ARTICLE AD BOX

- Italy’s national bank has expressed deep concern over U.S. President Donald Trump’s pro-cryptocurrency policies.
- Italy warns that crypto firms could exploit regulatory differences between the U.S. and the EU, pushing for stronger safeguards to protect the financial system.
During his 2024 campaign and well into his presidency, U.S. President Donald Trump has positioned himself as a vocal advocate for cryptocurrency. Promising to reverse the regulatory crackdown initiated under Joe Biden, Trump has pledged to transform the United States into the crypto capital of the world. But not everyone is as excited as he is, least of all Italy.
In its April 2025 Financial Stability Report, the Bank of Italy cautioned against the implications of Washington’s adoption of crypto. The report observes a sharp, but short-lived, spike in worldwide crypto asset prices after Trump’s pro-crypto policy pronouncements.
“After the new US administration took office and following the announcement of its initiatives to promote the use of crypto-assets,” the report states, “there was also a temporary but sharp increase in global market prices for these products, including highly speculative ones.”
Bitcoin and the Risk of Financial Spillover
The Bank finds that the connection of highly volatile cryptocurrencies like Bitcoin (BTC) with other conventional financial institutions poses important system risks. Several non-financial companies now have Bitcoin within their cash pools as a speculative asset employed to underpin equities’ prices, but the strategy exposes them to extreme volatility.
Simultaneously, the integration of crypto markets, banks, and the real economy can potentially develop new channels for financial contagion. This is a development that raises the likelihood of more widespread market disruption in the event of sharp reversals in crypto markets.

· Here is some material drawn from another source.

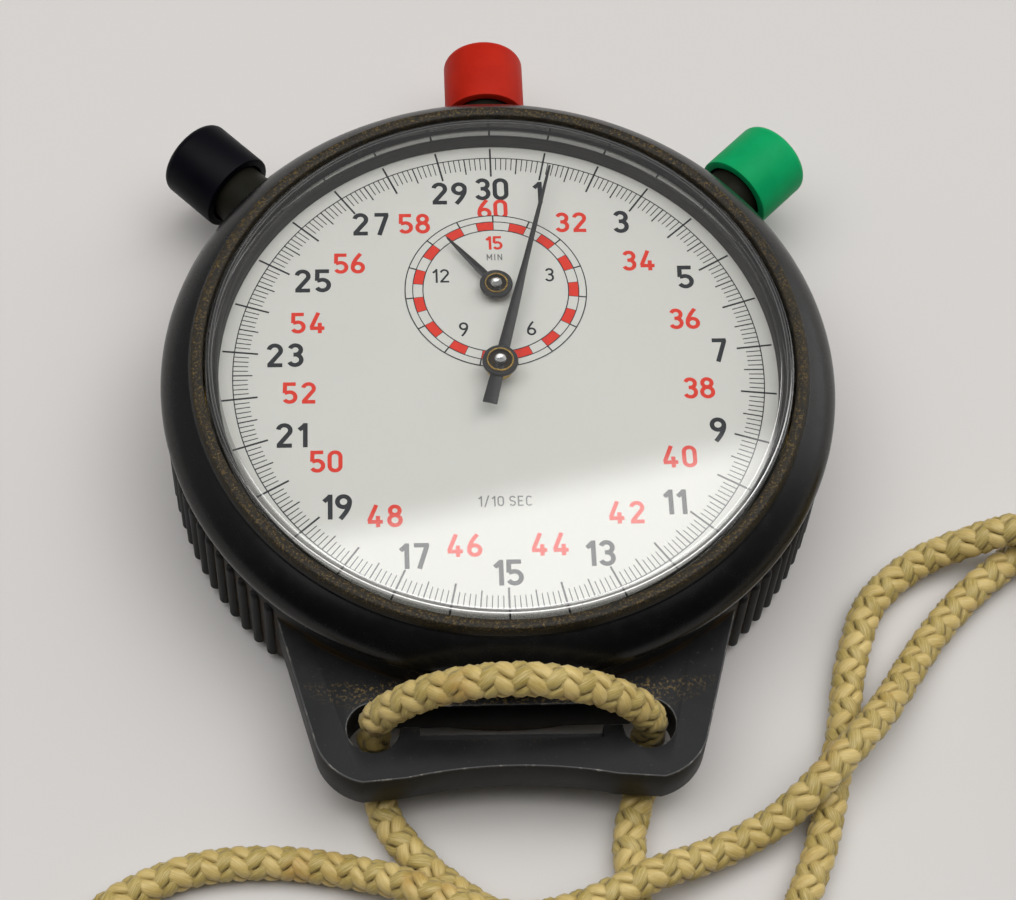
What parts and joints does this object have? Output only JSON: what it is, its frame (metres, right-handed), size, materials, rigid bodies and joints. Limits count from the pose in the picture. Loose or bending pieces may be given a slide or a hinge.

Particular concern was raised about the dominance of USD-pegged stablecoins like Tether (USDT) and USD Coin. While currently limited in scope, the sector is highly concentrated and vulnerable to systemic shocks. If stablecoins continue to grow, the Bank cautions that they would misshape global financial flows and destabilize government bond markets. “A scenario in which dollar-pegged stablecoins became systemic could lead to exceptional demand for US government bonds, which are used as reserve assets by issuers,” the report reads.
The Bank’s concerns reflect a growing sense of unease across Europe. The rise of dollar-backed stablecoins isn’t just a technical issue; it could gradually push out euro-based payment options and chip away at Europe’s ability to manage its monetary future.
The bank stated, “In the euro area, the possible large-scale spread of payment instruments and services based on euro-denominated stablecoins offered by US firms or banks might also have implications for the smooth functioning of payment systems and for monetary sovereignty itself.”
The report also notes that global regulatory frameworks remain highly fragmented. While the European Union is advancing oversight of digital assets, several draft laws regarding stablecoins are still pending in the U.S. Congress, adding to the uncertainty.
In February, CNF reported that Italy’s not just ringing the alarm bells, it’s actually doing something about it. Italy is stepping up its crypto regulations to defend against financial instability and money laundering. As part of the crackdown, they are planning to impose massive fines, up to $5.4 million for offenses like market manipulation and insider trading.